__THE PROBLEM__: Repeat the full listing, word for word.

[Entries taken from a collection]
>> Begin
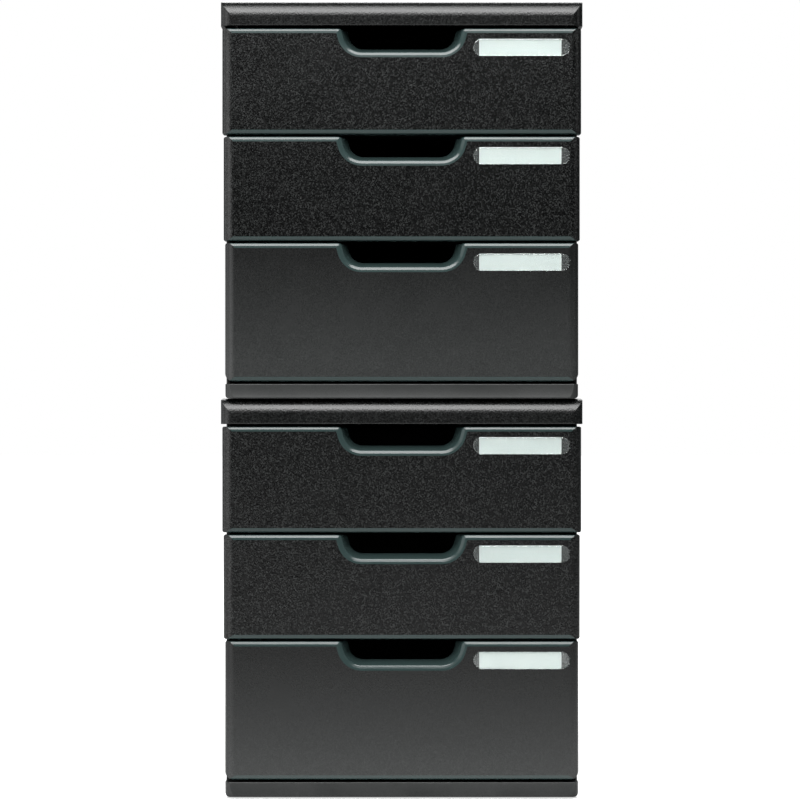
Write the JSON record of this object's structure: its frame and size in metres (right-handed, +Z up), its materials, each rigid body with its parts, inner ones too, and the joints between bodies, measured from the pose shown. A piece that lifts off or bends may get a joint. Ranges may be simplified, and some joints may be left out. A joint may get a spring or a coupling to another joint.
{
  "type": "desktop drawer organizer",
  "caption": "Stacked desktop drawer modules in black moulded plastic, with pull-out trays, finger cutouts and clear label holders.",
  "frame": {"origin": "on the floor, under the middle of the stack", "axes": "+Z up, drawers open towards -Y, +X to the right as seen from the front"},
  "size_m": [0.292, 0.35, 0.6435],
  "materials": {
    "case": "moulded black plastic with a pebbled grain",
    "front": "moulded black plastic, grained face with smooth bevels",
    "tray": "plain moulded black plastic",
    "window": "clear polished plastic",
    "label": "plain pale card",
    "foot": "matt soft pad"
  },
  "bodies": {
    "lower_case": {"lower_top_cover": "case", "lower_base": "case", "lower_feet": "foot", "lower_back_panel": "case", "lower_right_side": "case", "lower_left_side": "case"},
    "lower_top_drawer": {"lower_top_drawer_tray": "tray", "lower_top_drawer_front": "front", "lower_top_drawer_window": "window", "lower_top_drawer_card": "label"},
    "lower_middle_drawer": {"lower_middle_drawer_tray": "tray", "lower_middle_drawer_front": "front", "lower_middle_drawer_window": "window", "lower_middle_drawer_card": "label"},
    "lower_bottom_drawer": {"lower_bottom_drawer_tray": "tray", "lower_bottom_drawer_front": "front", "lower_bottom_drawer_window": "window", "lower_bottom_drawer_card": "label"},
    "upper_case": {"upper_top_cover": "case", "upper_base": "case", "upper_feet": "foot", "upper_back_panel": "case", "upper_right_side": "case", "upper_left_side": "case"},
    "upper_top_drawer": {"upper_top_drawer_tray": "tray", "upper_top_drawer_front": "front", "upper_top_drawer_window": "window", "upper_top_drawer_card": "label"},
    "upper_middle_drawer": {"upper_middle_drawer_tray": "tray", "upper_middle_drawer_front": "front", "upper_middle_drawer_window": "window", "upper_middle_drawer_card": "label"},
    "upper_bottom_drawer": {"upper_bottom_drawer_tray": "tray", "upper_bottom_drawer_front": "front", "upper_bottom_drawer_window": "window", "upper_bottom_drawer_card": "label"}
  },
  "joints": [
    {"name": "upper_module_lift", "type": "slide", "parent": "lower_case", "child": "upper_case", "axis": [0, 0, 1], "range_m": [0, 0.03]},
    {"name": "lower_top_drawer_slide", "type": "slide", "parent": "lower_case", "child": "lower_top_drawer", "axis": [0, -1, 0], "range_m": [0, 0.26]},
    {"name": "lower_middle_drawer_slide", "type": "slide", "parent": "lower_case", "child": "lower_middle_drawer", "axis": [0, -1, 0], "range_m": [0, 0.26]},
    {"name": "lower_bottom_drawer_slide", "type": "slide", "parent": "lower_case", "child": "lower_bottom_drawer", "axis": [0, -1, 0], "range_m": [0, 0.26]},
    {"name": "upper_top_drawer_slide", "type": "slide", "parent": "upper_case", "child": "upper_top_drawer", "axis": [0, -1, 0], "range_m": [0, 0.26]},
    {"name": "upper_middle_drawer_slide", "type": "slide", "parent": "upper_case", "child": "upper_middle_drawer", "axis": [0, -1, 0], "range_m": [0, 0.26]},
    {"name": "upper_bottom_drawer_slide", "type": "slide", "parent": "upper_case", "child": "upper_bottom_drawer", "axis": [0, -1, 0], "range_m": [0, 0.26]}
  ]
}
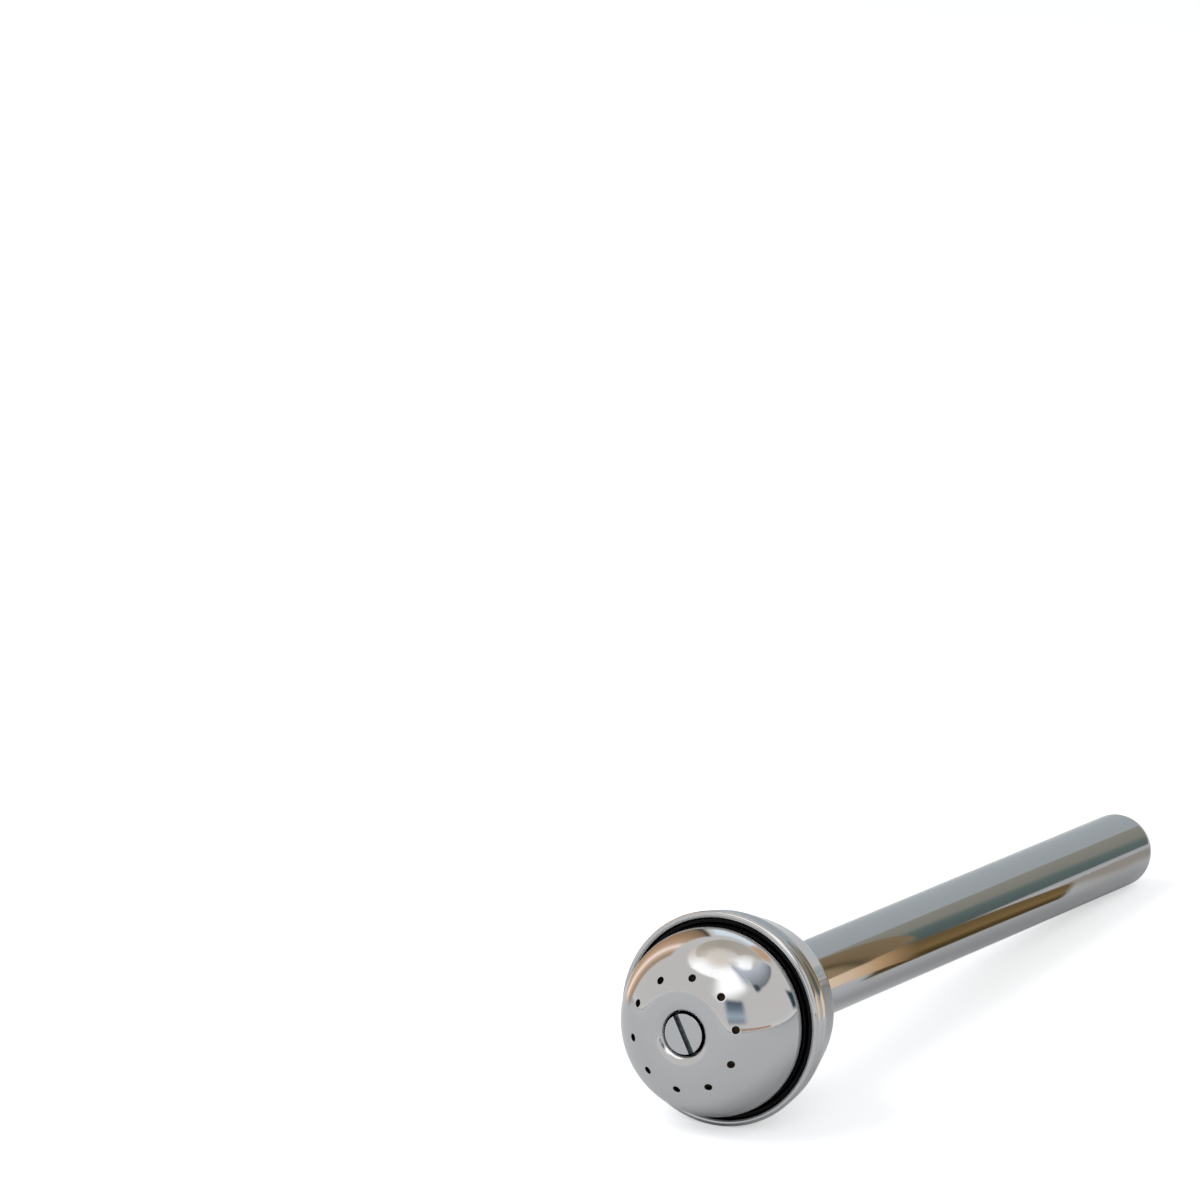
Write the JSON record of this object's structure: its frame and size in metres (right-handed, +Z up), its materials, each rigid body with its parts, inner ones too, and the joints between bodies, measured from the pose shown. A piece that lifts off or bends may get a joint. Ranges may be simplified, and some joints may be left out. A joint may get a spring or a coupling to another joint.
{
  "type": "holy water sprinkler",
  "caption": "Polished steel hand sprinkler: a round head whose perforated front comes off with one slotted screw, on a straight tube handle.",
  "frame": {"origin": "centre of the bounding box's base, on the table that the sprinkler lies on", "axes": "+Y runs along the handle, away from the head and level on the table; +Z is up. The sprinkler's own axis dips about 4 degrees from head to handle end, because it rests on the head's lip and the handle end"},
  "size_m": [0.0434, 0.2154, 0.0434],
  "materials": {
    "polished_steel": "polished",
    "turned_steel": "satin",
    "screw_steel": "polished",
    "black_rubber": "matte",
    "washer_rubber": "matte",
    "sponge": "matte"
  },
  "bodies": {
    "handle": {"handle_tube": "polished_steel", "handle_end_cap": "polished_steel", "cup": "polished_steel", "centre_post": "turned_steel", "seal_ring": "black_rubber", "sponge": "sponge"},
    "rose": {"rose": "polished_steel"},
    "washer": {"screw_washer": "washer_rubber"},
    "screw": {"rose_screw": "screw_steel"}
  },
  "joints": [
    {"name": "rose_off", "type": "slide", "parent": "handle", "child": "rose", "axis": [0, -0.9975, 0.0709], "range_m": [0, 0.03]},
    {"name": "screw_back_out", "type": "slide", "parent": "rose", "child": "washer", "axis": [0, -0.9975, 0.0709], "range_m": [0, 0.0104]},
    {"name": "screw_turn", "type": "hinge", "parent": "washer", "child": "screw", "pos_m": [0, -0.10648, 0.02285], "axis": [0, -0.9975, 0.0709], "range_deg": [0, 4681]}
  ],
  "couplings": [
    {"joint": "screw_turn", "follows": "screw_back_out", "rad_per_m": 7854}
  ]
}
>> End
__EXERCISE SOLUTION__:
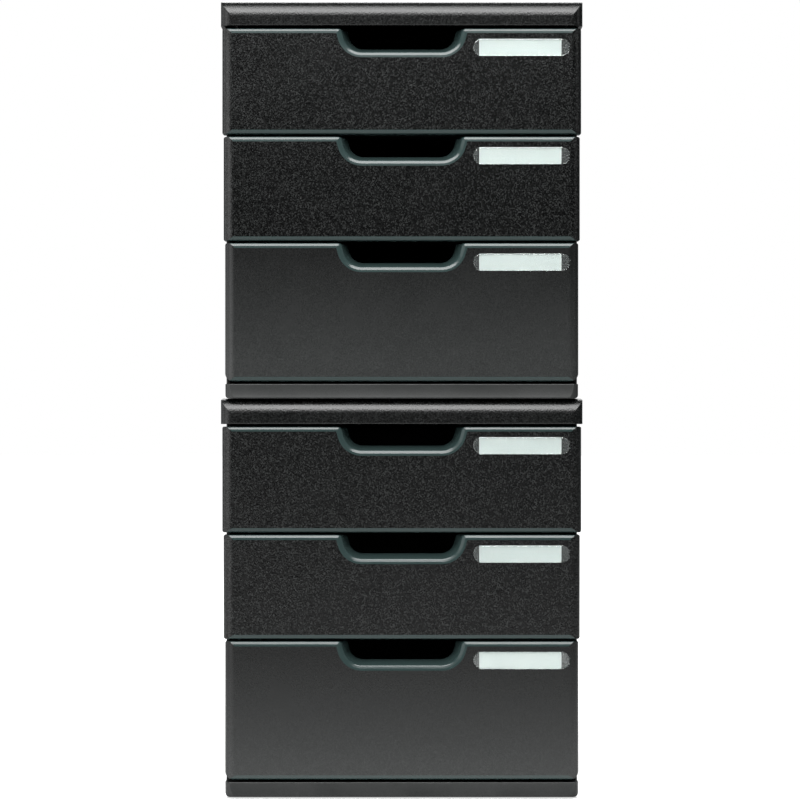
Write the JSON record of this object's structure: its frame and size in metres (right-handed, +Z up), its materials, each rigid body with its parts, inner ones too, and the joints between bodies, measured from the pose shown. A piece that lifts off or bends may get a joint. Ranges may be simplified, and some joints may be left out. A joint may get a spring or a coupling to another joint.
{
  "type": "desktop drawer organizer",
  "caption": "Stacked desktop drawer modules in black moulded plastic, with pull-out trays, finger cutouts and clear label holders.",
  "frame": {"origin": "on the floor, under the middle of the stack", "axes": "+Z up, drawers open towards -Y, +X to the right as seen from the front"},
  "size_m": [0.292, 0.35, 0.6435],
  "materials": {
    "case": "moulded black plastic with a pebbled grain",
    "front": "moulded black plastic, grained face with smooth bevels",
    "tray": "plain moulded black plastic",
    "window": "clear polished plastic",
    "label": "plain pale card",
    "foot": "matt soft pad"
  },
  "bodies": {
    "lower_case": {"lower_top_cover": "case", "lower_base": "case", "lower_feet": "foot", "lower_back_panel": "case", "lower_right_side": "case", "lower_left_side": "case"},
    "lower_top_drawer": {"lower_top_drawer_tray": "tray", "lower_top_drawer_front": "front", "lower_top_drawer_window": "window", "lower_top_drawer_card": "label"},
    "lower_middle_drawer": {"lower_middle_drawer_tray": "tray", "lower_middle_drawer_front": "front", "lower_middle_drawer_window": "window", "lower_middle_drawer_card": "label"},
    "lower_bottom_drawer": {"lower_bottom_drawer_tray": "tray", "lower_bottom_drawer_front": "front", "lower_bottom_drawer_window": "window", "lower_bottom_drawer_card": "label"},
    "upper_case": {"upper_top_cover": "case", "upper_base": "case", "upper_feet": "foot", "upper_back_panel": "case", "upper_right_side": "case", "upper_left_side": "case"},
    "upper_top_drawer": {"upper_top_drawer_tray": "tray", "upper_top_drawer_front": "front", "upper_top_drawer_window": "window", "upper_top_drawer_card": "label"},
    "upper_middle_drawer": {"upper_middle_drawer_tray": "tray", "upper_middle_drawer_front": "front", "upper_middle_drawer_window": "window", "upper_middle_drawer_card": "label"},
    "upper_bottom_drawer": {"upper_bottom_drawer_tray": "tray", "upper_bottom_drawer_front": "front", "upper_bottom_drawer_window": "window", "upper_bottom_drawer_card": "label"}
  },
  "joints": [
    {"name": "upper_module_lift", "type": "slide", "parent": "lower_case", "child": "upper_case", "axis": [0, 0, 1], "range_m": [0, 0.03]},
    {"name": "lower_top_drawer_slide", "type": "slide", "parent": "lower_case", "child": "lower_top_drawer", "axis": [0, -1, 0], "range_m": [0, 0.26]},
    {"name": "lower_middle_drawer_slide", "type": "slide", "parent": "lower_case", "child": "lower_middle_drawer", "axis": [0, -1, 0], "range_m": [0, 0.26]},
    {"name": "lower_bottom_drawer_slide", "type": "slide", "parent": "lower_case", "child": "lower_bottom_drawer", "axis": [0, -1, 0], "range_m": [0, 0.26]},
    {"name": "upper_top_drawer_slide", "type": "slide", "parent": "upper_case", "child": "upper_top_drawer", "axis": [0, -1, 0], "range_m": [0, 0.26]},
    {"name": "upper_middle_drawer_slide", "type": "slide", "parent": "upper_case", "child": "upper_middle_drawer", "axis": [0, -1, 0], "range_m": [0, 0.26]},
    {"name": "upper_bottom_drawer_slide", "type": "slide", "parent": "upper_case", "child": "upper_bottom_drawer", "axis": [0, -1, 0], "range_m": [0, 0.26]}
  ]
}
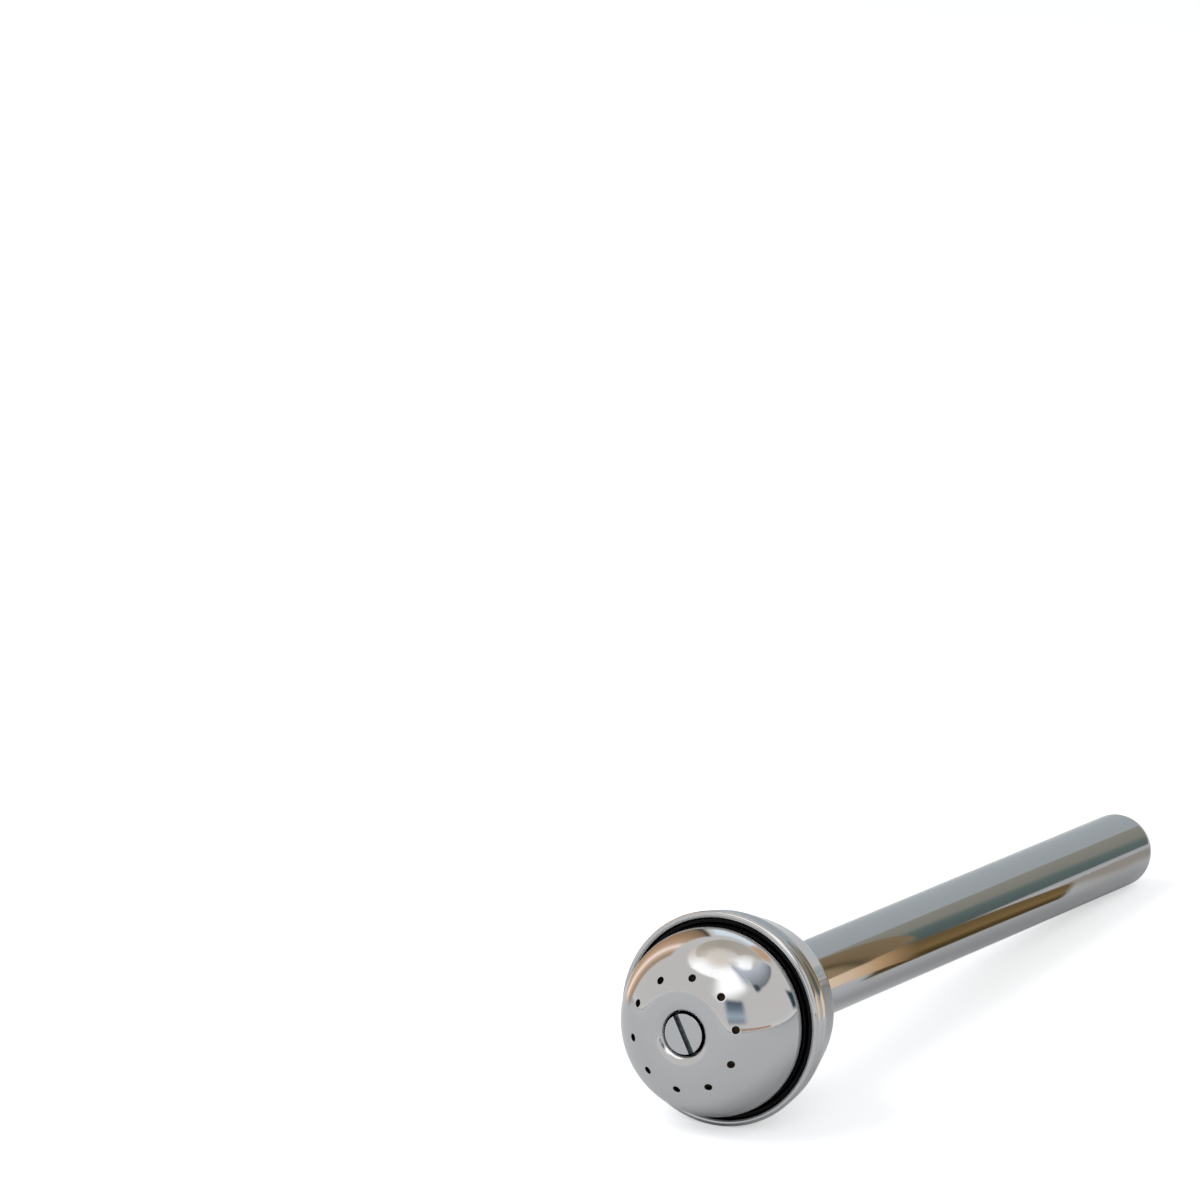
Write the JSON record of this object's structure: its frame and size in metres (right-handed, +Z up), its materials, each rigid body with its parts, inner ones too, and the joints between bodies, measured from the pose shown. A piece that lifts off or bends may get a joint. Ranges may be simplified, and some joints may be left out. A joint may get a spring or a coupling to another joint.
{
  "type": "holy water sprinkler",
  "caption": "Polished steel hand sprinkler: a round head whose perforated front comes off with one slotted screw, on a straight tube handle.",
  "frame": {"origin": "centre of the bounding box's base, on the table that the sprinkler lies on", "axes": "+Y runs along the handle, away from the head and level on the table; +Z is up. The sprinkler's own axis dips about 4 degrees from head to handle end, because it rests on the head's lip and the handle end"},
  "size_m": [0.0434, 0.2154, 0.0434],
  "materials": {
    "polished_steel": "polished",
    "turned_steel": "satin",
    "screw_steel": "polished",
    "black_rubber": "matte",
    "washer_rubber": "matte",
    "sponge": "matte"
  },
  "bodies": {
    "handle": {"handle_tube": "polished_steel", "handle_end_cap": "polished_steel", "cup": "polished_steel", "centre_post": "turned_steel", "seal_ring": "black_rubber", "sponge": "sponge"},
    "rose": {"rose": "polished_steel"},
    "washer": {"screw_washer": "washer_rubber"},
    "screw": {"rose_screw": "screw_steel"}
  },
  "joints": [
    {"name": "rose_off", "type": "slide", "parent": "handle", "child": "rose", "axis": [0, -0.9975, 0.0709], "range_m": [0, 0.03]},
    {"name": "screw_back_out", "type": "slide", "parent": "rose", "child": "washer", "axis": [0, -0.9975, 0.0709], "range_m": [0, 0.0104]},
    {"name": "screw_turn", "type": "hinge", "parent": "washer", "child": "screw", "pos_m": [0, -0.10648, 0.02285], "axis": [0, -0.9975, 0.0709], "range_deg": [0, 4681]}
  ],
  "couplings": [
    {"joint": "screw_turn", "follows": "screw_back_out", "rad_per_m": 7854}
  ]
}